Re: [PATCH 3/3] platform/x86: Intel PMT Crashlog capability driver

From: Alexander Duyck
Date: Mon Sep 21 2020 - 13:34:06 EST


On Mon, Sep 21, 2020 at 9:07 AM Alexey Budankov
<alexey.budankov@xxxxxxxxxxxxxxx> wrote:
>
>
> On 21.09.2020 16:36, Alexander Duyck wrote:
> > On Sat, Sep 19, 2020 at 1:01 AM Alexey Budankov
> > <alexey.budankov@xxxxxxxxxxxxxxx> wrote:
> >>
> >> Hi,
> >>
> >> Thanks for the patches.
> >>
> >> On 11.09.2020 22:45, David E. Box wrote:
> >>> From: Alexander Duyck <alexander.h.duyck@xxxxxxxxxxxxxxx>
> >>>
> >>> Add support for the Intel Platform Monitoring Technology crashlog
> >>> interface. This interface provides a few sysfs values to allow for
> >>> controlling the crashlog telemetry interface as well as a character driver
> >>> to allow for mapping the crashlog memory region so that it can be accessed
> >>> after a crashlog has been recorded.
> >>>
> >>> This driver is meant to only support the server version of the crashlog
> >>> which is identified as crash_type 1 with a version of zero.

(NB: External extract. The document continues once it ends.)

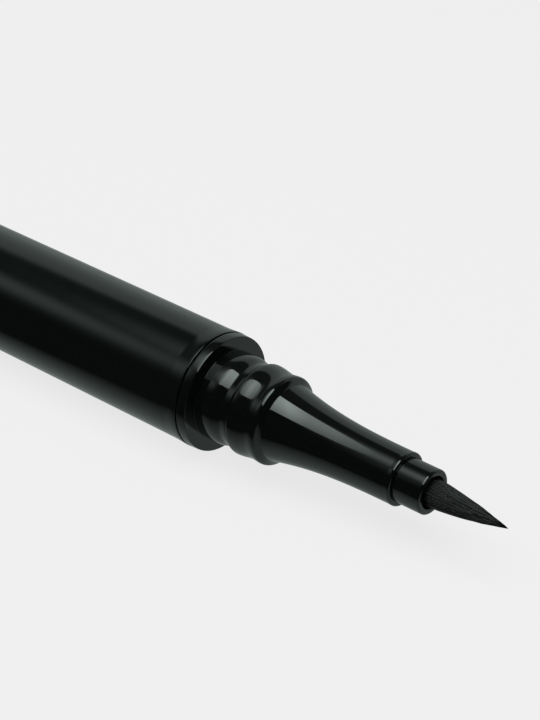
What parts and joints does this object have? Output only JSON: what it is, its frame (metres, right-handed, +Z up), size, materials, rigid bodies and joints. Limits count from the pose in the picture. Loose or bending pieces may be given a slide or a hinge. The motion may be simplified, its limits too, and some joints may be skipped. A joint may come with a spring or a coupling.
{
  "type": "liquid eyeliner pen",
  "caption": "Slim round liquid eyeliner pen with its cap taken off: satin barrel, beaded glossy neck, hollow-curved nozzle and a pointed fibre brush.",
  "frame": {"origin": "centre of the flat tail face, on the pen's axis", "axes": "+X along the pen's axis from the tail to the brush, +Z up as the pen lies on a table"},
  "size_m": [0.1866, 0.0116, 0.0116],
  "materials": {
    "satin_black": "fine satin",
    "gloss_black": "polished mould, high gloss",
    "natural_polypropylene": "milky, smooth",
    "white_polyethylene": "waxy, smooth",
    "seal_rubber": "matt",
    "polished_steel": "polished",
    "spring_steel": "drawn wire",
    "ivory_abs": "moulded",
    "felt_rod": "bonded fibre, ink soaked",
    "brush_fibre": "fine tapered fibre, ink stained",
    "dark_liner": "moulded"
  },
  "bodies": {
    "pen": {"barrel_sleeve": "satin_black", "tail_crown": "satin_black", "ink_tank": "natural_polypropylene", "tank_plug": "white_polyethylene", "tail_seal_ring": "seal_rubber", "neck_coupler": "gloss_black", "neck_seal_ring": "seal_rubber", "collector": "ivory_abs", "feed_core": "felt_rod", "feed_pipe": "ivory_abs", "nozzle_cone": "gloss_black", "brush_holder": "gloss_black", "brush_retainer": "ivory_abs", "brush_tip": "brush_fibre"},
    "ball": {"mixing_ball": "polished_steel"},
    "cap": {"cap_shell": "satin_black", "cap_liner": "dark_liner", "inner_cap_spring": "spring_steel", "cap_crown": "satin_black"},
    "sprung_cup": {"inner_cap": "white_polyethylene"}
  },
  "joints": [
    {"name": "cap_slide", "type": "slide", "parent": "pen", "child": "cap", "axis": [-1, 0, 0], "range_m": [0, 0.05202]},
    {"name": "inner_cap_slide", "type": "slide", "parent": "cap", "child": "sprung_cup", "axis": [1, 0, 0], "range_m": [0, 0.0012], "stiffness_N_per_m": 150, "springref_m": -0.004, "deforming": ["inner_cap_spring"]},
    {"name": "ball_slide", "type": "slide", "parent": "pen", "child": "ball", "axis": [1, 0, 0], "range_m": [0, 0.05614]}
  ]
}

Currently no
> >>> other types are supported.
> >>>
> >>> Signed-off-by: Alexander Duyck <alexander.h.duyck@xxxxxxxxxxxxxxx>
> >>> Signed-off-by: David E. Box <david.e.box@xxxxxxxxxxxxxxx>
> >>> ---
> >>> .../ABI/testing/sysfs-class-pmt_crashlog | 66 ++
> >>> drivers/platform/x86/Kconfig | 10 +
> >>> drivers/platform/x86/Makefile | 1 +
> >>> drivers/platform/x86/intel_pmt_crashlog.c | 588 ++++++++++++++++++
> >>> 4 files changed, 665 insertions(+)
> >>> create mode 100644 Documentation/ABI/testing/sysfs-class-pmt_crashlog
> >>> create mode 100644 drivers/platform/x86/intel_pmt_crashlog.c
> >>
> >> <SNIP>
> >>
> >>> +
> >>> +/*
> >>> + * devfs
> >>> + */
> >>> +static int pmt_crashlog_open(struct inode *inode, struct file *filp)
> >>> +{
> >>> + struct crashlog_entry *entry;
> >>> + struct pci_driver *pci_drv;
> >>> + struct pmt_crashlog_priv *priv;
> >>> +
> >>> + if (!capable(CAP_SYS_ADMIN))
> >>> + return -EPERM;
> >>
> >> Will not this above still block access to /dev/crashlogX for admin_group users
> >> in case root configured access e.g. similar to this:
> >>
> >> ls -alh /dev/
> >> crw-rw----. 1 root admin_group 1, 9 Sep 15 18:28 crashlogX
> >>
> >> If yes then that capable() check is probably superfluous and
> >> should be avoided in order not to block access to PMT data.
> >>
> >> Could you please clarify or comment?
> >>
> >> Thanks,
> >> Alexei
> >
> > Actually this should probably be updated to "if (!perfmon_capable())"
> > instead. The telemetry driver code originally had the CAP_SYS_ADMIN
> > check and it probably makes more sense to limit this user-wise to the
> > same users who have access to performon.
>
> Indeed, it is currently perfmon_capable() for performance part but it is unclear
> if it should be the same for crashlog since it's more like a debugging thing.
> It appears it all depends on usage models implemented in a user space tools e.g. Perf.
>
> However there is an important use case that is not covered
> neither by perfmon_capable() nor by capable(CAP_SYS_ADMIN).
>
> It is access and usage of PMT features in cluster or cloud environments by
> unprivileged users that don't have root credentials. The users however can run
> software tools (Perf, VTune etc.) once installed and configured by root.
>
> Even though Perf tool can be configured to use use CAP_PERFMON [1] the tool binary
> should still reside on a file system supporting xattr to convey capabilities
> into processes implementing monitoring.
>
> Unfortunately NFSv3 which is quite popular to be used for storing and sharing
> software tooling in large production systems doesn't support capabilities yet.
>
> Thus, capabilities approach still has limitation in HPC clusters and cloud environments
> and for PMT support this limitation has a chance to be lifted if
> suitable access control mechanism would be designed from the very beggining.
>
> Actually I tried to change group ownership of /dev and /sys directories and files, being root,
> and it appeared that for dev file it is possible:
> ls -alh /dev/
> crw-rw----. 1 root admin_group 1, 9 Sep 15 18:28 telem<X>
>
> So if e.g. perf tool having CAP_PERFMON and configured like:
>
> -rwxr-x---. 1 root admin_group 24M Mar 5 2020 perf.cap
>
> would mmap /dev/telem<X> to provide uncore performance insights
> to admin_group users only access control based on user/group/others ownership
> would suffice without capabilities requirement.
>
> Still haven't had chance to verify it for memory mapped PMT dev files and
> that is why I am asking you guys here.
>
> Alexei
>
> [1] https://www.kernel.org/doc/html/latest/admin-guide/perf-security.html#privileged-perf-users-groups

We will have to see. There is a high likelihood this code will go away
if we switch over to binary sysfs attributes for the data. I'm still
working on the rewrite and hope to have something we can review as an
RFC in the next few days.

Thanks.

- Alex